Kenyatta has admitted that corruption cartels have touched his own office but he blames the Deep State, the cabals of top securocrats who were so powerful during Moi’s rule. The most recent scandal concerns procurement for school computers, a US$300 million pledge high on Jubilee’s manifesto which is now stuck in the mud of corruption claims at the Education Ministry. Tellingly, the President has been unable to act, an indication that the Deep State may be tying his hands.
Both securocrats and the judiciary angrily deny claims that senior civil servants leaned on the Supreme Court last March to reject ex-Prime Minister Raila Odinga’s petition against the election results. Yet the influence of the likes of former civil service head Francis Kimemia remains undiminished (AC Vol 55 No 5, Warning shot or loose cannon?). Demoted for unexplained reasons during the Westgate attack and its embarrassing aftermath, Kimemia continues to be a key figure in the administration. Similarly, it escapes no one that no senior military official, including the Chief of Defence Forces, General Julius Waweru Karangi, has been punished for their handling of Westgate (AC Vol 55 No 1, Chickens come home to roost). Moreover, while Ruto’s supporters demanded the dismissal of several key State House officials for allegedly coaching ICC witnesses to testify against Ruto, Kenyatta emphatically defended them.

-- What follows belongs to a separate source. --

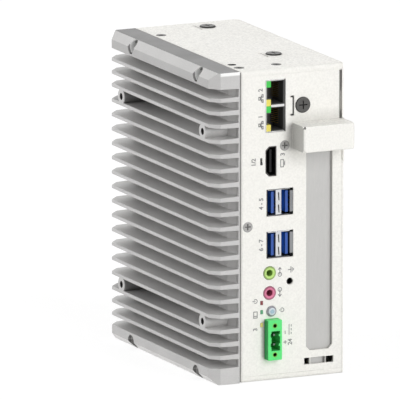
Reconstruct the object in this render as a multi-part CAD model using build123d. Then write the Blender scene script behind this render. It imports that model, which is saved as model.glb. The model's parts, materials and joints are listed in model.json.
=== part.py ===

Many believe that Kenyatta is beholden to the securocrats for trying to get him off the hook at the Hague but does not like it. Key securocrats continue to wield significant influence but he is only biding his time, say State House observers, until he can move against them.
Meanwhile, accountants are delivering their litany of bad news about out-of-control public spending. The debt portfolio is being pushed towards a crisis point by grand infrastructure projects, like the new railway project. Devolution is making the public wage bill balloon and former President Mwai Kibaki’s tax-and-spend policies are still feeding through the economy.
One year ago, the threats were all external. It was the ICC and the challenge of Odinga on the rostrums. Out of Parliament and government, Odinga is a much-reduced figure although he presents a potential threat to Kenyatta in 2017. It is the enemy within that is Kenyatta’s main concern.